I made this example:
#include <stdlib.h>
#include <stdio.h>
int main (void)
{
int* ptr = malloc(sizeof *ptr);
int* garbage;
int*volatile* dummy = &garbage; // take the address
free(ptr);
puts("This should always print");
fflush(stdout);
if(ptr == garbage)
{
puts("Didn't see that one coming.");
}
else
{
puts("I expect this to happen");
}
puts("This should always print");
}
The argument I was making was that in theory, we can't know if ptr == garbage
is true or false since they are both indeterminate at that point. And so the compiler need not even read those memory locations - since it can deduct that both pointers hold indeterminate values, it is free to evaluate the expression to either true or false as it pleases during optimization. (In practice most compilers probably don't do that.)

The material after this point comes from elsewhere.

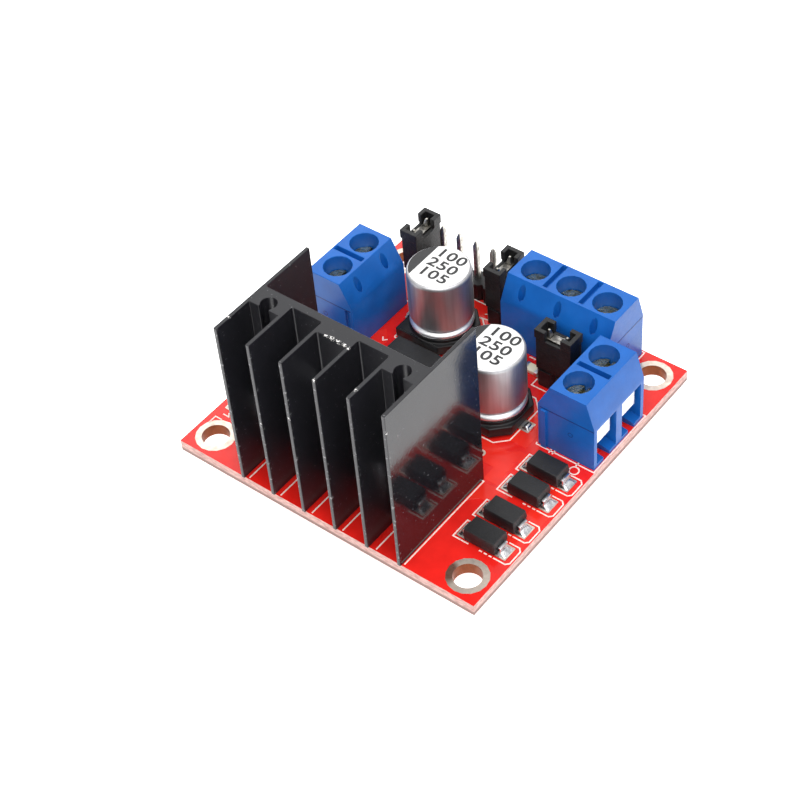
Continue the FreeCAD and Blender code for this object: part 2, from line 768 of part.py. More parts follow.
def make_leaf(side, poles, pole, across, along, turn):
    """The pressure leaf: a bent strip with its lip across the top of the wire entry."""
    leaf = new_body(f"{side}_clamp_leaf_{pole + 1}")
    front = "(block_front - leaf_setback)"
    bend = new_sketch(leaf, "YZ_Plane", "leaf_side")
    draw_polygon(
        bend,
        [
            ("cage_gap - cage_depth / 2", "leaf_lift"),
            (front, "leaf_lift"),
            (front, "entry_ceiling - cage_gap"),
            (f"{front} - leaf_thickness", "entry_ceiling - cage_gap"),
            (f"{front} - leaf_thickness", "leaf_lift + leaf_thickness"),
            ("cage_gap - cage_depth / 2", "leaf_lift + leaf_thickness"),
        ],
    )
    pad(leaf, bend, "leaf", "leaf_width", "both")
    place_pole(leaf, poles, pole, across, along, turn)


def make_screw(side, poles, pole, across, along, turn):
    screw = new_body(f"{side}_terminal_screw_{pole + 1}")
    tip = "(leaf_lift + leaf_thickness + screw_fit)"
    top = "(screw_head_lift + screw_head_height)"
    head = new_sketch(screw, "XY_Plane", "head_outline", "screw_head_lift")
    draw_circle(head, "0", "0", "well_radius - screw_head_gap")
    pad(screw, head, "head", "screw_head_height")
    shank = new_sketch(screw, "XY_Plane", "shank_outline", tip)
    draw_round(shank, "0", "0", "screw_radius", SHANK_SIDES)
    pad(screw, shank, "shank", f"screw_head_lift - {tip}")
    slot = new_sketch(screw, "XY_Plane", "driver_slot", top)
    draw_block(slot, "0", "0", "well_radius", "driver_slot_width / 2")
    pocket(screw, slot, "slot", "driver_slot_depth", "back")
    place_pole(screw, poles, pole, across, along, turn)


def place_pole(body, poles, pole, across, along, turn):
    step = pole_offset(poles, pole)
    if turn == 90:
        place(body, across, f"{along} + {step}", "board_thickness", turn)
    elif turn == -90:
        place(body, across, f"{along} - {step}", "board_thickness", turn)
    else:
        place(body, f"{across} + {step}", along, "board_thickness", turn)


for side, (poles, across, along, turn) in BLOCKS.items():
    make_housing(side, poles, across, along, turn)
    make_contacts(side, poles, across, along, turn)
    for pole in range(poles):
        make_leaf(side, poles, pole, across, along, turn)
        make_screw(side, poles, pole, across, along, turn)


# Electrolytic capacitors: a drawn can crimped over a moulded base, with two flat leads
def make_capacitor(where, across, along):
    can = new_body(f"{where}_capacitor_can")
    profile = new_sketch(can, "XZ_Plane", "can_profile")
    neck = "can_radius - can_groove_depth"
    groove_foot = "can_lift + can_bead_height"
    draw_polygon(
        profile,
        [
            ("0", "can_lift"),
            ("can_radius", "can_lift"),
            ("can_radius", groove_foot),
            (neck, f"{groove_foot} + can_groove_height / 2"),
            ("can_radius", f"{groove_foot} + can_groove_height"),
            ("can_radius", "can_height - can_round"),
            ("can_radius - can_round", "can_height"),
            ("0", "can_height"),
        ],
    )
    revolve(can, profile, "drawn_can")
    place(can, across, along, "board_thickness")

    base = new_body(f"{where}_capacitor_base")
    half = "can_base_side / 2"
    plinth = new_sketch(base, "XY_Plane", "plinth_outline", "can_lead_thickness")
    draw_polygon(
        plinth,
        [
            (f"-{half}", f"-{half}"),
            (f"{half} - can_base_chamfer", f"-{half}"),
            (half, f"can_base_chamfer - {half}"),
            (half, f"{half} - can_base_chamfer"),
            (f"{half} - can_base_chamfer", half),
            (f"-{half}", half),
        ],
    )
    pad(base, plinth, "plinth", "can_lift - can_base_step - can_lead_thickness")
    collar = new_sketch(base, "XY_Plane", "collar_outline", "can_lead_thickness")
    draw_round(collar, "0", "0", "can_radius", COLLAR_SIDES)
    pad(base, collar, "collar", "can_lift - can_lead_thickness")
    place(base, across, along, "board_thickness")

    tabs = new_body(f"{where}_capacitor_leads")
    tab_plan = new_sketch(tabs, "XY_Plane", "lead_plan")
    for way in (-1, 1):
        draw_block(
            tab_plan, f"{way} * ({half} + can_lead_reach / 2 - can_base_chamfer / 2)", "0",
            "(can_lead_reach + can_base_chamfer) / 2", "can_lead_width / 2",
        )
    pad(tabs, tab_plan, "leads", "can_lead_thickness")
    place(tabs, across, along, "board_thickness")


make_capacitor("front", "front_can_x", "front_can_y")
make_capacitor("rear", "rear_can_x", "rear_can_y")


# Pin headers: square pins through moulded strips with notches between the ways
def draw_strip_way(sketch, across, along):
    half = "strip_width / 2"
    draw_polygon(
        sketch,
        [
            (f"{across} - {half}", f"{along} + strip_notch - {half}"),
            (f"{across} + strip_notch - {half}", f"{along} - {half}"),
            (f"{across} - strip_notch + {half}", f"{along} - {half}"),
            (f"{across} + {half}", f"{along} + strip_notch - {half}"),
            (f"{across} + {half}", f"{along} - strip_notch + {half}"),
            (f"{across} - strip_notch + {half}", f"{along} + {half}"),
            (f"{across} + strip_notch - {half}", f"{along} + {half}"),
            (f"{across} - {half}", f"{along} - strip_notch + {half}"),
        ],
    )


def make_header(name, spots, joined):
    base = new_body(f"{name}_header_base")
    ways = new_sketch(base, "XY_Plane", "way_outlines")
    for across, along in spots:
        draw_strip_way(ways, across, along)
    pad(base, ways, "ways", "strip_height")
    if joined:
        bridge = new_sketch(base, "XY_Plane", "bridge_outline")
        (first_x, first_y), (last_x, _) = spots[0], spots[-1]
        draw_rectangle(
            bridge, first_x, last_x,
            f"{first_y} + strip_notch - strip_width / 2", f"{first_y} - strip_notch + strip_width / 2",
        )
        pad(base, bridge, "bridge", "strip_height")
    passages = new_sketch(base, "XY_Plane", "pin_passages_outline")
    for across, along in spots:
        draw_block(passages, across, along, "pin_side / 2", "pin_side / 2")
    pocket(base, passages, "pin_passages", "strip_height")
    place(base, up="board_thickness")

    pins = new_body(f"{name}_header_pins")
    sections = new_sketch(pins, "XY_Plane", "pin_sections", "-tail_length")
    for across, along in spots:
        draw_block(sections, across, along, "pin_side / 2", "pin_side / 2")
    pad(pins, sections, "pins", "tail_length + board_thickness + strip_height + pin_rise")


CONTROL_SPOTS = [
    (f"(control_row_x + {pin} * pin_pitch)", "control_row_y")
    for pin in range(round(size_of("control_pin_count")))
]
make_header("control", CONTROL_SPOTS, True)
make_header("enable", [(column, ENABLE_ROW) for column in ENABLE_COLUMNS], False)
SUPPLY_SPOTS = [(f"(supply_pair_x + {pin} * pin_pitch)", "supply_pair_y") for pin in range(2)]
make_header("supply", SUPPLY_SPOTS, True)


# Jumper caps, in their own frame: x along the pair of pins, z up from the strip
def make_jumper(name, across, along, turn):
    cap = new_body(f"{name}_jumper_cap")
    shell = new_sketch(cap, "XY_Plane", "shell_outline")
    draw_block(shell, "0", "0", "cap_length / 2", "cap_width / 2")
    pad(cap, shell, "shell", "cap_height")
    rim = new_sketch(cap, "XY_Plane", "rim_outline", "cap_height - cap_rim_height")
    draw_block(rim, "0", "0", "cap_length / 2 + cap_rim", "cap_width / 2 + cap_rim")
    pad(cap, rim, "rim", "cap_rim_height")
    cavity = new_sketch(cap, "XY_Plane", "cavity_outline")
    draw_block(cavity, "0", "0", "cap_length / 2 - cap_wall", "cap_width / 2 - cap_wall")
    pocket(cap, cavity, "cavity", "cap_height")
    notch = new_sketch(cap, "XZ_Plane", "notch_outline")
    draw_rectangle(
        notch, "-cap_notch_width / 2", "cap_notch_width / 2", "cap_height - cap_notch_depth",
        "cap_height + cap_notch_depth",
    )
    pocket(cap, notch, "notches", "cap_length", "both")

    clip = new_body(f"{name}_jumper_clip")
    sheets = new_sketch(clip, "XY_Plane", "sheet_sections", "clip_lift")
    for way in (-1, 1):
        draw_block(
            sheets, "0", f"{way} * (pin_side / 2 + clip_fit + clip_sheet / 2)",
            "clip_length / 2", "clip_sheet / 2",
        )
    pad(clip, sheets, "sheets", "clip_height - clip_lift")
    fold = new_sketch(clip, "XY_Plane", "fold_section", "clip_height - clip_sheet")
    draw_block(
        fold, "0", "0", "pin_pitch / 2 - pin_side / 2 - 2 * clip_fit",
        "pin_side / 2 + clip_fit + clip_sheet / 2",
    )
    pad(clip, fold, "fold", "clip_sheet")
    for piece in (cap, clip):
        place(piece, across, along, "board_thickness + strip_height + cap_seat_gap", turn)


ENABLE_MIDDLE = "(control_row_y - pin_pitch / 2)"
make_jumper("left_enable", ENABLE_COLUMNS[0], ENABLE_MIDDLE, 90)
make_jumper("right_enable", ENABLE_COLUMNS[1], ENABLE_MIDDLE, 90)
make_jumper("supply", "supply_pair_x + pin_pitch / 2", "supply_pair_y", 0)

# Diodes: two rows of four, along the board's left and right edges
DIODE_SPOTS = ["diode_1_y", "diode_2_y", "diode_3_y", "diode_4_y"]


def make_diode_row(side, way):
    across = f"{way} * diode_x"
    middle = "(diode_lift + diode_height / 2)"
    bodies = new_body(f"{side}_diode_bodies")
    for name, heading in (("upper", "forward"), ("lower", "back")):
        waist = new_sketch(bodies, "XY_Plane", f"{name}_waist", middle)
        for along in DIODE_SPOTS:
            draw_block(waist, across, along, "diode_length / 2", "diode_width / 2")
        pad(bodies, waist, f"{name}_half", "diode_height / 2", heading, "-diode_draft")
    place(bodies, up="board_thickness")

    leads = new_body(f"{side}_diode_leads")
    end = "diode_length / 2"
    reach = f"{end} + diode_lead_reach"
    sheet_half = "diode_lead_thickness / 2"
    for spot, along in enumerate(DIODE_SPOTS, start=1):
        profile = new_sketch(leads, "XZ_Plane", f"lead_profile_{spot}", f"-{along}")
        for end_way in (-1, 1):
            corners = [
                (end, f"{middle} - {sheet_half}"),
                (end, f"{middle} + {sheet_half}"),
                (reach, f"{middle} + {sheet_half}"),
                (reach, "0"),
                (f"{reach} - diode_lead_foot", "0"),
                (f"{reach} - diode_lead_foot", "diode_lift"),
                (f"{reach} - diode_lead_thickness", "diode_lift"),
                (f"{reach} - diode_lead_thickness", f"{middle} - {sheet_half}"),
            ]
            draw_polygon(profile, [(f"{across} + {end_way} * ({x})", z) for x, z in corners])
        pad(leads, profile, f"lead_pair_{spot}", "diode_lead_width", "both")
    place(leads, up="board_thickness")


make_diode_row("right", 1)
make_diode_row("left", -1)

# Voltage regulator lying flat: a moulded block, a tab towards the rear and leads towards the heat sink
regulator = new_body("regulator_body")
block = new_sketch(regulator, "XY_Plane", "regulator_outline")
draw_block(block, "0", "0", "regulator_length / 2", "regulator_depth / 2")
pad(regulator, block, "moulding", "regulator_height")
seat = new_sketch(regulator, "XY_Plane", "slug_recess")
draw_rectangle(
    seat, "-regulator_tab_width / 2", "regulator_tab_width / 2", "-regulator_depth / 2", "regulator_depth / 4"
)
pocket(regulator, seat, "slug_seat", "regulator_sheet")
place(regulator, "regulator_x", "regulator_y", "board_thickness", 180)

slug = new_body("regulator_tab")
slug_plan = new_sketch(slug, "XY_Plane", "slug_plan")
draw_rectangle(
    slug_plan, "-regulator_tab_width / 2", "regulator_tab_width / 2",
    "-regulator_depth / 2 - regulator_tab_reach", "regulator_depth / 4",
)
pad(slug, slug_plan, "slug", "regulator_sheet")
legs = new_sketch(slug, "XY_Plane", "leg_plan")
for way in (-1, 1):
    draw_block(
        legs, f"{way} * regulator_lead_pitch", "(regulator_depth + regulator_lead_reach) / 2",
        "regulator_lead_width / 2", "regulator_lead_reach / 2",
    )
pad(slug, legs, "legs", "regulator_sheet")
place(slug, "regulator_x", "regulator_y", "board_thickness", 180)


# Small chips: resistors, ceramic capacitors and the power lamp
def make_chips(label, across, along, count, height):
    chips = new_body(label)
    plan = new_sketch(chips, "XY_Plane", "chip_plan")
    for chip in range(count):
        draw_block(plan, across, f"{along} + {chip} * chip_pitch", "chip_length / 2", "chip_width / 2")
    pad(chips, plan, "chips", height)
    place(chips, up="board_thickness")


make_chips("chip_resistors", "resistor_x", "resistor_y", 4, "resistor_height")
make_chips("chip_capacitors", "ceramic_x", "ceramic_y", 1, "capacitor_height")
make_chips("power_led", "led_x", "led_y", 1, "resistor_height")

doc.recompute()

for thing in doc.Objects:
    if "Invalid" in thing.State or "Error" in thing.State:
        raise RuntimeError(f"{thing.Name} failed: {thing.State}")
    if thing.TypeId == "PartDesign::Pocket":
        if thing.Shape.Volume > thing.BaseFeature.Shape.Volume - 1e-6:
            raise RuntimeError(f"{thing.Name} in {thing.getParentGeoFeatureGroup().Label} cuts nothing")
os.makedirs("parts", exist_ok=True)
for node in nodes:
    if node.Shape.isNull() or not node.Shape.isValid() or not node.Shape.Solids:
        raise RuntimeError(f"{node.Label} has no valid solid")
for node in nodes:
    node.Shape.exportStep(f"parts/{node.Label}.step")
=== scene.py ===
import fnmatch
import math
import bpy
from mathutils import Matrix, Vector


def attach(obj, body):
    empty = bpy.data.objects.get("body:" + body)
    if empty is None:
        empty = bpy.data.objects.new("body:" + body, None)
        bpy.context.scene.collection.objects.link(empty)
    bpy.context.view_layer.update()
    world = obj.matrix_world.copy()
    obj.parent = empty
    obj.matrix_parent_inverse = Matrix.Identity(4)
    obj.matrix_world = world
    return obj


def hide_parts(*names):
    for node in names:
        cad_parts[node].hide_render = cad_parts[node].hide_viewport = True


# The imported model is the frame: everything below sits in its coordinates, in metres.
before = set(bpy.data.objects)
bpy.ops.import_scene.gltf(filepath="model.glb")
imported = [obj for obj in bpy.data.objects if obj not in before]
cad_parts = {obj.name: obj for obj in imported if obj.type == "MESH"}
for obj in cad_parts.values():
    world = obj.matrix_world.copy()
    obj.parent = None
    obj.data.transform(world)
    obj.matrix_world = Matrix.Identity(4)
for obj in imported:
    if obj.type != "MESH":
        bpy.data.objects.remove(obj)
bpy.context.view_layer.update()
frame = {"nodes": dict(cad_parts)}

# Circuit board: a 43 mm square of 1.6 mm glass-fibre epoxy laminate, drilled and then sawn out of
# its panel. Both faces carry a screened and cured red solder mask, and the sawn edge shows the fibre.
MM = 0.001
BOARD_TOP = 1.6
# Walls nearer the centre than this belong to drilled holes, and walls further out were sawn.
DRILLED_WITHIN, SAWN_BEYOND = 20.4, 20.9


def linear(hex_colour):
    """The linear colour, with its alpha, of an sRGB hex value."""
    parts = [int(hex_colour[place:place + 2], 16) / 255 for place in (1, 3, 5)]
    parts = [part / 12.92 if part <= 0.04045 else ((part + 0.055) / 1.055) ** 2.4 for part in parts]
    return (*parts, 1.0)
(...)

I tried the code on x86_64 compilers gcc, icx and clang 14 -std=c17 -pedantic-errors -Wall -Wextra -O3
, in all cases I got the output:
This should always print
I expect this to happen
This should always print
However, in clang 15 specifically, I get:
This should always print
This should always print
Followed by error code 139 seg fault.
https://godbolt.org/z/E6xTzc156
If I comment out the "This should always print"/fflush
lines, clang 15 makes a dummy executable with the disassembly only consisting of a label:
main: # @main
Even though main() is containing several side effects.
Question:
Why does clang 15 behave differently than older versions/other compilers? Does it implement trap representations for pointers on the x86_64 I was playing around with or something similar?

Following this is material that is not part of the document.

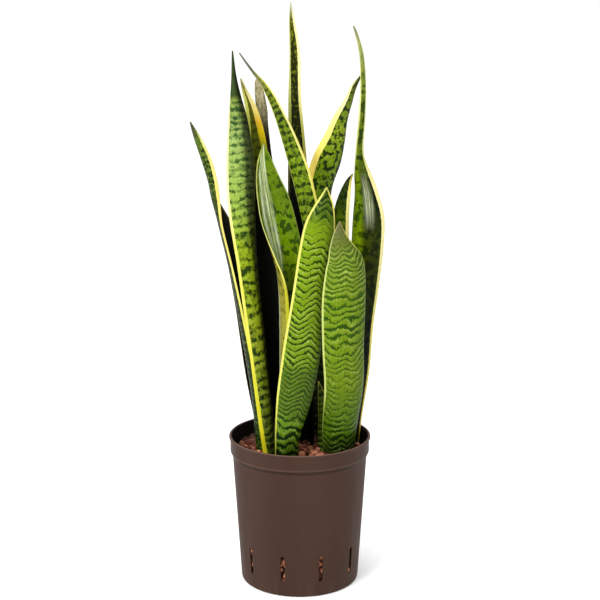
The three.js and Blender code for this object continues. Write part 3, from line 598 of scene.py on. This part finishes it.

Assuming there are no trap representations, none of this code should contain undefined behavior.
EDIT
Regarding how indeterminate values that are not trap representations should be expected to (not) behave, this has been discussed at length in DR 260 and DR 451. The Committee wouldn't be having these long and detailed discussions if the whole thing was to be dismissed as "it is undefined behavior".
Upvotes: 10
Views: 350
Reputation: 158599
Why is clang doing this? Clang is turning it is unreachable because it takes it as undefined behavior. We can turn it into an explicit trap using -mllvm -trap-unreachable
and if we try that with your example clang indeed generates a ud2
for us.
This is part of a larger discussion within the clang community which you can see part of in the discussion of Signed integer overflow causes program to skip the epilogue and fall into another function. Which discusses this issues for the signed overflow case and at the bottom we can see a linked discussion around infinite loops without forward progress.

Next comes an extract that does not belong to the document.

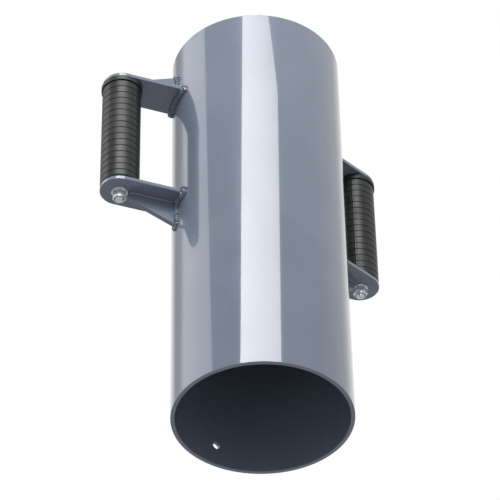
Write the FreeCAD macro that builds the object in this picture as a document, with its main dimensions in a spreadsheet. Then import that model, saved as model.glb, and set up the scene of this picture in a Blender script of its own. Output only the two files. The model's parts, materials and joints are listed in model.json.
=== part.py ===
import FreeCAD, Part
import math
import os
import Sketcher

# Hand post driver: a steel tube, closed at its upper end by a strike plate, is dropped over a post and
# thrown down by two side handles. Each handle is two welded flat arms with gussets, and a ribbed rubber
# grip that turns on a spacer tube clamped between the arms by a long bolt.
#
# Frame: the origin is the centre of the open mouth, +Z runs up the tube to the closed end, and the YZ
# plane is the plane of symmetry, with the hanging hole on +Y. Millimetres.

drivingSizes = [
    ("tubeRadius", 84.15, "outside radius of the driving tube"),
    ("tubeWall", 4.0, "wall of the driving tube"),
    ("tubeLength", 440.0, "length of the driving tube"),
    ("tubeEdgeBreak", 0.5, "chamfer on the tube's end edges"),
    ("strikeThickness", 20.0, "thickness of the strike plate"),
    ("strikeRecess", 5.0, "depth of the strike plate's top below the tube's end"),
    ("strikeSeatStep", 1.0, "width of the shoulder turned in the tube for the strike plate"),
    ("strikeClearance", 0.15, "radial gap round the strike plate"),
    ("strikeEdgeBreak", 1.0, "chamfer on the strike plate's upper edge, which the weld fills"),
    ("strikeWeldLeg", 4.0, "leg of the ring weld on the strike plate"),
    ("hangingHoleRadius", 3.5, "radius of the hanging hole"),
    ("hangingHoleLevel", 22.0, "height of the hanging hole above the mouth"),
    ("handleSpread", 156.0, "angle between the two handles, measured across the hanging hole"),
    ("handleReach", 57.0, "distance from the tube's surface to a grip's axis"),
    ("handleDrop", 62.0, "distance from the closed end down to the upper arms' top faces"),
    ("armGap", 133.0, "clear height between an upper arm and a lower arm"),
    ("armWidth", 38.0, "width of an arm, which ends in a half circle"),
    ("armThickness", 4.0, "thickness of an arm"),
    ("weldGap", 0.1, "gap between the tube and a piece that is welded to it"),
    ("gussetThickness", 5.0, "thickness of a gusset"),
    ("gussetSetback", 10.0, "distance from a grip's axis back to a gusset's nose"),
    ("gussetNose", 8.0, "height of a gusset at its nose"),
    ("gussetRoot", 28.0, "height of a gusset at the tube"),
    ("armWeldLeg", 4.5, "leg of the weld round an arm's root"),
    ("gussetWeldLeg", 3.0, "leg of the weld along a gusset"),
    ("boltRadius", 4.0, "radius of the handle bolt"),
    ("boltHoleClearance", 0.5, "radial gap between the bolt and an arm's hole"),
    ("boltHeadHeight", 5.3, "height of the bolt's hexagonal head"),
    ("hexWidth", 13.0, "width across the flats of the bolt's head and of the nut"),
    ("threadStickout", 2.0, "length of bolt that stands out of the nut"),
    ("threadClearance", 0.05, "radial gap between the bolt and the nut"),
    ("washerRadius", 8.0, "outside radius of a washer"),
    ("washerThickness", 1.6, "thickness of a washer"),
    ("washerClearance", 0.2, "radial gap between the bolt and a washer"),
    ("nutHexHeight", 6.2, "height of the nut's hexagonal part"),
    ("nutCollarWall", 0.75, "wall of the nut's collar round the locking ring"),
    ("nutCollarHeight", 1.8, "height of the nut's collar above the hexagon"),
    ("insertWall", 1.1, "wall of the locking ring in the nut's collar"),
    ("insertHeight", 1.6, "height of the locking ring"),
    ("spacerRadius", 11.0, "outside radius of the spacer tube"),
    ("spacerWall", 2.0, "wall of the spacer tube"),
    ("gripClearance", 0.05, "running gap between a grip and its spacer tube"),
    ("gripEndGap", 0.4, "gap between a grip's end and an arm"),
    ("gripRadius", 19.0, "radius over the grip's rings"),
    ("gripCollarStep", 1.2, "height of the grip's end collar over its rings"),
    ("gripCollarHeight", 5.4, "height of the grip's end collar"),
    ("gripFootHeight", 8.2, "height of the plain band at the grip's lower end"),
    ("gripEdgeBreak", 0.8, "chamfer on the grip's end edges"),
    ("grooveWidth", 1.2, "width of a groove between two rings"),
    ("grooveDepth", 1.0, "depth of a groove between two rings"),
    ("ringCount", 15, "number of rings between the grip's plain band and its end collar"),
]

document = FreeCAD.newDocument("PostDriver")
sheet = document.addObject("Spreadsheet::Sheet", "Sizes")
subParts = []


class Size:
    """A length or an angle in degrees: its number, and the sheet expression that gives it."""

    def __init__(self, value, text):
        self.value = value
        self.text = text

    def __add__(self, other):
        other = asSize(other)
        return Size(self.value + other.value, f"({self.text} + {other.text})")

    def __sub__(self, other):
        other = asSize(other)
        return Size(self.value - other.value, f"({self.text} - {other.text})")

    def __mul__(self, other):
        other = asSize(other)
        return Size(self.value * other.value, f"({self.text} * {other.text})")

    def __truediv__(self, other):
        other = asSize(other)
        return Size(self.value / other.value, f"({self.text} / {other.text})")

    def __rsub__(self, other):
        return asSize(other) - self

    def __neg__(self):
        return Size(-self.value, f"(-1 * {self.text})")


def asSize(number):
    return number if isinstance(number, Size) else Size(float(number), repr(float(number)))


def cosine(angle):
    return Size(math.cos(math.radians(angle.value)), f"cos({angle.text} * 1deg)")


def sine(angle):
    return Size(math.sin(math.radians(angle.value)), f"sin({angle.text} * 1deg)")


def arcSine(ratio):
    return Size(math.degrees(math.asin(ratio.value)), f"(asin({ratio.text}) / 1deg)")


# The sheet, and the sizes that several pieces share.

size = {}
for row, (alias, value, meaning) in enumerate(drivingSizes, start=1):
    sheet.set(f"A{row}", meaning)
    sheet.set(f"B{row}", str(value))
    sheet.setAlias(f"B{row}", alias)
    size[alias] = Size(value, f"Sizes.{alias}")
document.recompute()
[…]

I sympathize with your frustration that WG14 has seemed to discussion the issue of indeterminate values and there does seem to be some discussions about softening the impact using things such as "wobbly values". The recent C++ proposal Zero-initialize objects of automatic storage duration has this to say:
The WG14 C Standards Committee has had extensive discussions about "wobbly values" and "wobbly bits", specifically around [DR451] and [N1793], summarized in [Seacord].
The C Standards Committee has not reached a conclusion for C23, and wobbly bits continue to wobble indeterminately.
So while this has been discussed many times there is not yet consensus and if we further read the article referenced in that quote Uninitialized Reads: Understanding the proposed revisions to the C language it says:
According to the current WG14 Convener, David Keaton, reading an indeterminate value of any storage duration is implicit undefined behavior in C, and the description in Annex J.2 (which is non-normative) is incomplete. This revised definition of the undefined behavior might be stated as "The value of an object is read while it is indeterminate."
Unfortunately, there is no consensus in the committee or broader community concerning uninitialized reads.
So while there is a variety of ideas in this area they don't have a conclusion yet.
There are folks working to improve the situation but we are not there yet. There is also continued discussion within the compiler community about how aggressive we should be with various undefined behavior but again no conclusion there either.
Upvotes: 2